How do we measure ROI after implementation?
Track changes in duplicate profile reduction, match rates, attributable revenue coverage, media reallocation speed, and improvement in conversion or revenue efficiency after optimization decisions are made using the new identity layer.
What are the biggest red flags when comparing vendors?
Watch for black-box matching logic, vague privacy answers, no clear false-match controls, weak offline integration, slow data refresh, and ROI claims without measurable proof points.
Can identity resolution improve incrementality testing?
Yes. Better identity stitching reduces contamination in test and control design, improves audience suppression, and helps marketers connect post-exposure outcomes more reliably across devices and channels.

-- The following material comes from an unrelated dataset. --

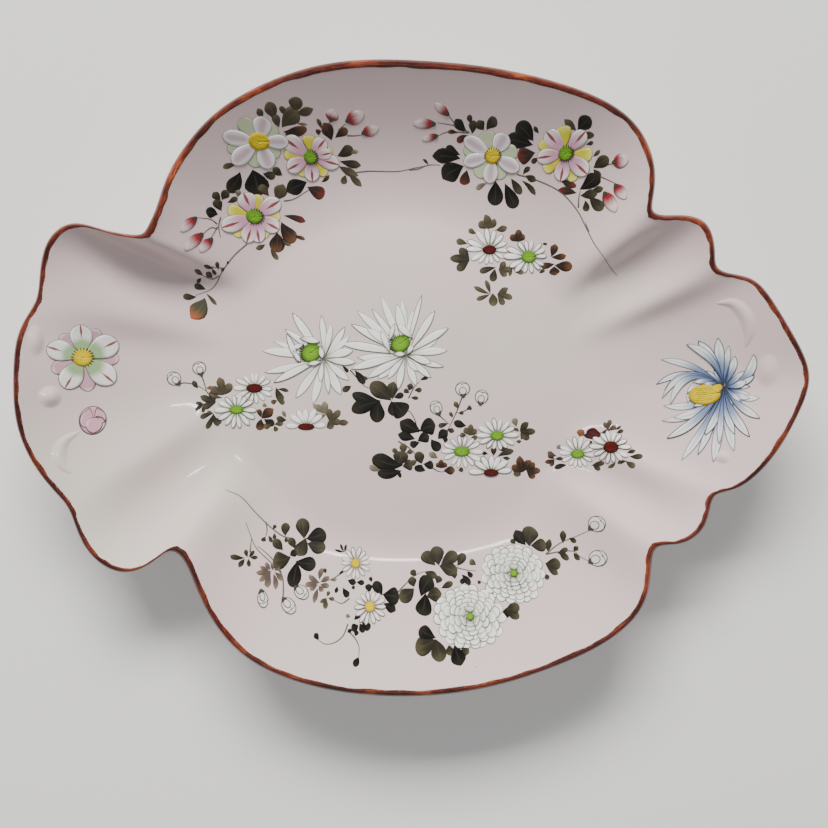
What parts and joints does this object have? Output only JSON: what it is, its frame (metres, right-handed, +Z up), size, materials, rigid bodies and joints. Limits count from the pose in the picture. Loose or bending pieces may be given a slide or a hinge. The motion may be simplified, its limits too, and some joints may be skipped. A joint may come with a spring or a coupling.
{
  "type": "china serving platter",
  "caption": "Large lobed porcelain serving platter with an oval well, curled flanges, winged ears, an iron-red lip and enamelled flower sprays.",
  "frame": {"origin": "middle of the platter's outline, on the plane the foot ring stands on", "axes": "+X along the long axis from the flower ear to the blue flower ear, +Y across, +Z up out of the dish"},
  "size_m": [0.3312, 0.2661, 0.0406],
  "materials": {
    "glaze": "glossy milky glaze with a faint lilac cast",
    "foot_porcelain": "glazed sides and a bare biscuit foot",
    "iron_red": "brushed iron-red enamel, streaky",
    "enamel_white": "raised white enamel, glossy",
    "enamel_pink": "pale pink enamel, glossy",
    "enamel_blue": "washed blue enamel, glossy",
    "enamel_yellow": "opaque yellow enamel",
    "enamel_green": "pale green enamel",
    "enamel_leaf": "dark olive enamel, glossy",
    "enamel_bud": "crimson and white enamel",
    "enamel_red": "deep red enamel",
    "enamel_ink": "thin brown-black line enamel"
  },
  "bodies": {
    "root": {"foot_ring": "foot_porcelain", "platter_body": "glaze", "rim_band": "iron_red", "east_bud_boss": "glaze", "east_ear_swirl_hearts": "enamel_yellow", "east_ear_swirl_petals": "enamel_blue", "east_scroll_curl": "glaze", "east_small_boss": "glaze", "north_east_buds": "enamel_bud", "north_east_leaves": "enamel_leaf", "north_east_open_hearts": "enamel_yellow", "north_east_open_petals": "enamel_white", "north_east_stems": "enamel_ink", "north_east_streaked_hearts": "enamel_green", "north_east_streaked_petals": "enamel_pink", "north_west_buds": "enamel_bud", "north_west_leaves": "enamel_leaf", "north_west_open_hearts": "enamel_yellow", "north_west_open_petals": "enamel_white", "north_west_stems": "enamel_ink", "north_west_streaked_hearts": "enamel_green", "north_west_streaked_petals": "enamel_pink", "south_east_buds": "enamel_white", "south_east_leaves": "enamel_leaf", "south_east_rosette_hearts": "enamel_green", "south_east_rosette_petals": "enamel_white", "south_east_stems": "enamel_ink", "south_west_buds": "enamel_white", "south_west_daisy_hearts": "enamel_yellow", "south_west_daisy_petals": "enamel_white", "south_west_leaves": "enamel_leaf", "south_west_stems": "enamel_ink", "well_east_daisy_hearts": "enamel_green", "well_east_daisy_petals": "enamel_white", "well_east_leaves": "enamel_leaf", "well_middle_spider_hearts": "enamel_green", "well_middle_spider_petals": "enamel_white", "well_north_daisy_hearts": "enamel_green", "well_north_daisy_petals": "enamel_white", "well_north_leaves": "enamel_leaf", "well_south_buds": "enamel_white", "well_south_daisy_hearts": "enamel_green", "well_south_daisy_petals": "enamel_white", "well_south_half_daisy_hearts": "enamel_red", "well_south_half_daisy_petals": "enamel_white", "well_south_leaves": "enamel_leaf", "well_west_buds": "enamel_white", "well_west_daisy_hearts": "enamel_green", "well_west_daisy_petals": "enamel_white", "well_west_half_daisy_hearts": "enamel_red", "well_west_half_daisy_petals": "enamel_white", "well_west_leaves": "enamel_leaf", "west_bud_boss": "glaze", "west_ear_buds": "enamel_pink", "west_ear_open_hearts": "enamel_yellow", "west_ear_open_petals": "enamel_white", "west_leaf_boss": "glaze", "west_stem_curl": "glaze"}
  },
  "joints": []
}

Is a CDP enough for multi touch attribution ROI?
Sometimes, but not always. Many CDPs support profile unification well for activation use cases, yet attribution may require stronger auditability, offline linkage, and measurement-specific logic than a standard CDP setup provides.

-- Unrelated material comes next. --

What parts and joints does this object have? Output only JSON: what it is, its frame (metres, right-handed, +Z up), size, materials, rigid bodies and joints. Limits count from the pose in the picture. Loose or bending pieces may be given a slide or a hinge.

How long does implementation usually take?
It depends on data complexity, integrations, consent requirements, and internal resources. Managed deployments can move faster, while warehouse-native or highly customized implementations usually take longer but offer more flexibility.
Choosing among identity resolution providers is ultimately a measurement strategy decision, not just a software purchase. The best option is the provider that improves match quality, supports compliant data use, fits your operating model, and produces attribution outputs your teams trust. In 2026, sustainable ROI comes from identity infrastructure that is accurate, transparent, and built for real-world marketing complexity.